● Exercise instructions
For each line below that includes the word "from", make a copy.
** Start of Supplied material **
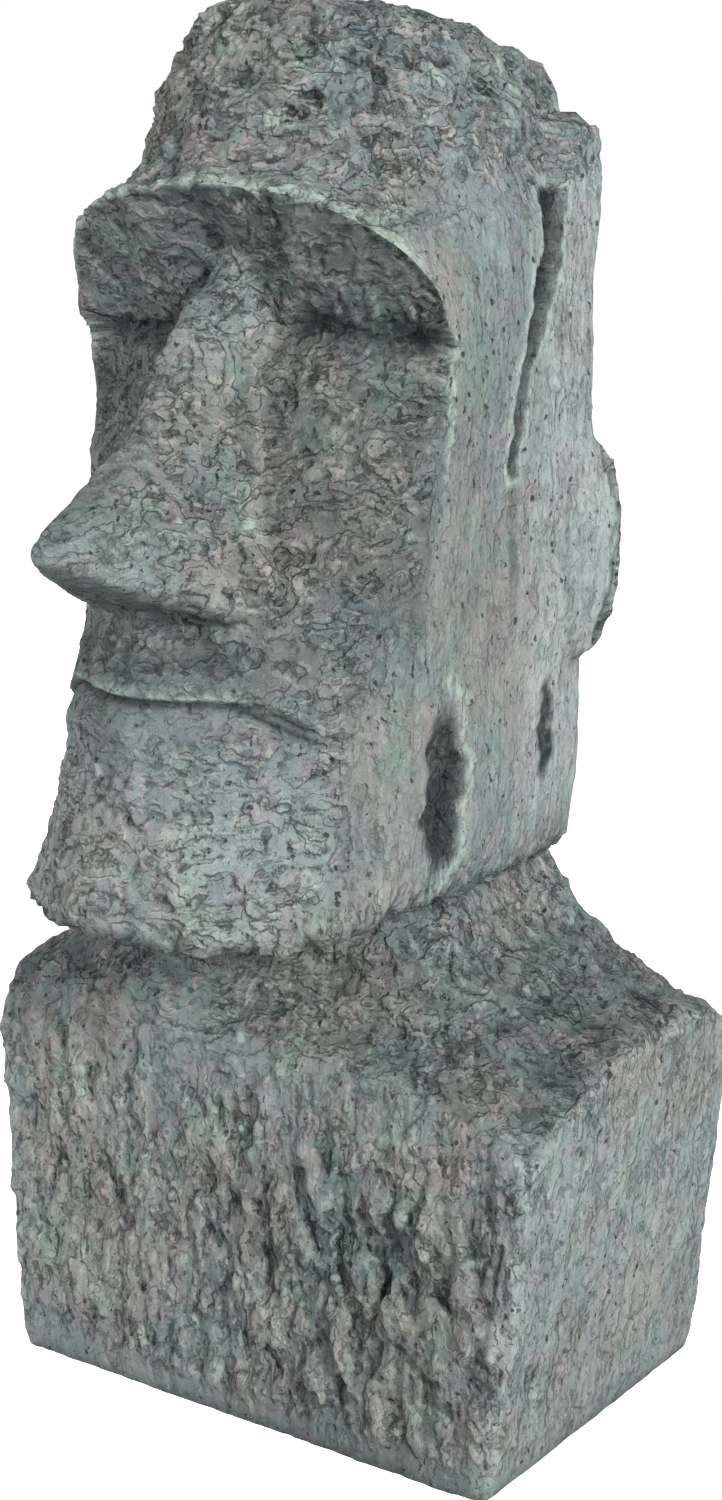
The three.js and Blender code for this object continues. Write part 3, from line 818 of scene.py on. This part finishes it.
@dataclass(frozen=True)
class Patina:
    """Where the dark wash and the pale brushing lie, by place on the statue."""

    def masks(self, form: StatueForm, p: Array, n: Array, at: dict[str, Array]) -> dict[str, Array]:
        """Strength of each kind of paint at each point.

        The wash is the greatest of several parts: big hollows, the brow's
        underside, the eye line, the upper lip, what faces down and the tops
        of the shoulders. The dark mask marks the cuts, each by its own
        formula. The pale brushing lies on the flanks and broad edges, and
        the line mask on the thin rims of the brow, border, mouth and block.

        Args:
            form: the plain form.
            p: points on it.
            n: its outward normals.
            at: the regions of the tool marks.

        Returns:
            The masks "wash", "dark", "pale", "line" and "smooth", from 0 to 1.
        """
        x, y, z = p[..., 0], p[..., 1], p[..., 2]
        ax = np.abs(x)
        zl, ze, zm = form.lip_height(ax), form.eye_height(ax), form.mouth_height(ax)
        face = facing(n) * ease(246, 254, z) * ease(101, 98, ax)
        nose = ease(10, 20, -y - form.face_reach(x, z))
        off_nose = 1 - nose
        hollow, slit = (clamp(1 - form(p + r * n) / r) for r in (14, 3))
        edge = clamp(1 + form(p - 7 * n) / 7)
        side, shaded = ease(64, 72, x), ease(0, -30, x)
        turn = np.abs(n[..., 0])
        gap, jaw_reach = form.crack_gap(y, z), form.jaw.reach(x, y, z)
        crack = np.minimum(gap, form.crack_gap(y - 2.2 - ease(470, 495, z), z))
        jaw = ease(1.45, 1.0, jaw_reach) * side
        border = ease(300, 335, z) * ease(500, 486, z) * ease(-20, -50, y)
        dark = [
            ease(0.9, -0.3, gap) * side,
            0.5 * ease(1.8, 0.2, crack) * side,
            ease(1.6, 1.1, form.pit.reach(x, y, z)) * side,
            0.9 * jaw,
            0.9 * ease(1.4, -0.5, form.lobe_groove(y, z)) * ease(86, 92, ax),
            0.95 * face * bell((z - zm + 1.2) / 1.4) * ease(80, 62, ax) * off_nose,
            0.75 * face * bell((z - ze - 2) / 3.6) * ease(18, 30, ax) * ease(96, 84, ax) * off_nose,
            0.85 * ease(0.3, 0.8, slit),
        ]
        wash = [
            0.65 * ease(0.3, 1.0, hollow),
            0.3 * face * ease(ze - 6, ze + 8, z) * ease(zl + 1, zl - 5, z),
            (0.95 * face * bell((z - ze - 2) / 11) * ease(14, 30, ax) * ease(97, 86, ax) * off_nose
             * (1 - 0.25 * shaded)),
            0.7 * face * bell((z - zm - 15) / 9) * ease(78, 40, ax) * off_nose,
            0.75 * ease(-0.25, -0.7, n[..., 2]) * (1 - 0.4 * shaded * ease(400, 440, z)),
            0.4 * ease(0.3, 0.8, n[..., 2]) * ease(236, 226, z),
            0.5 * at["broken"],
            0.5 * face * ease(ze + 5, ze - 20, z) * ease(300, 380, z) * (1 - 0.5 * nose),
            0.12 * at["crown"],
            0.13 * at["flank"] * border,
            0.25 * face * bell((ax - 86) / 16) * bell((z - 300) / 40),
        ]
        pale = [
            (0.8 * ease(0.1, 0.34, edge)
             * (1 - 0.8 * ease(86, 94, ax) * ease(-20, -45, y) * ease(240, 260, z))),
            (0.08 + 0.77 * ease(-25, 5, y)) * at["flank"] * ease(262, 290, z) * ease(575, 545, z),
            0.35 * at["flank"] * at["wall"],
            0.4 * bell(x / 12) * nose,
            0.35 * face * bell((z - 285) / 34),
            0.5 * at["tip"],
        ]
        line = [
            (bell((z - zl - 0.3) / 1.9) * ease(-30, -50, y) * (z > 400) * ease(99.5, 98, ax)
             * ease(0.94, 0.8, turn)),
            0.85 * bell((ax - 95.2) / 1.7) * border * ease(0.985, 0.93, turn),
            0.75 * face * bell((z - zm - 2.2) / 1.4) * ease(84, 66, ax) * off_nose,
            0.8 * ease(0.3, 0.5, edge) * ease(230, 210, z),
            0.4 * ease(0.34, 0.6, edge) * ease(-30, -10, y) * ease(262, 300, z),
            0.7 * bell((crack - 2.9) / 1.2) * side,
            0.75 * bell((jaw_reach - 1.6) / 0.2) * side * ease(-82, -66, y),
        ]
        calm = [at["worn"] * (1 - jaw), 0.5 * at["wall"] * at["flank"], 0.5 * at["lips"], 0.5 * at["tip"],
                0.8 * at["foot"], 0.45 * at["wall"] * ease(148, 162, z)]
        cut = np.max(dark, axis=0)
        return {"wash": np.max(wash, axis=0), "dark": cut, "pale": np.max(pale, axis=0) * (1 - cut),
                "line": np.max(line, axis=0) * (1 - cut), "smooth": np.max(calm, axis=0)}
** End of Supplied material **
● The output
The three.js and Blender code for this object continues. Write part 3, from line 818 of scene.py on. This part finishes it.
            The masks "wash", "dark", "pale", "line" and "smooth", from 0 to 1.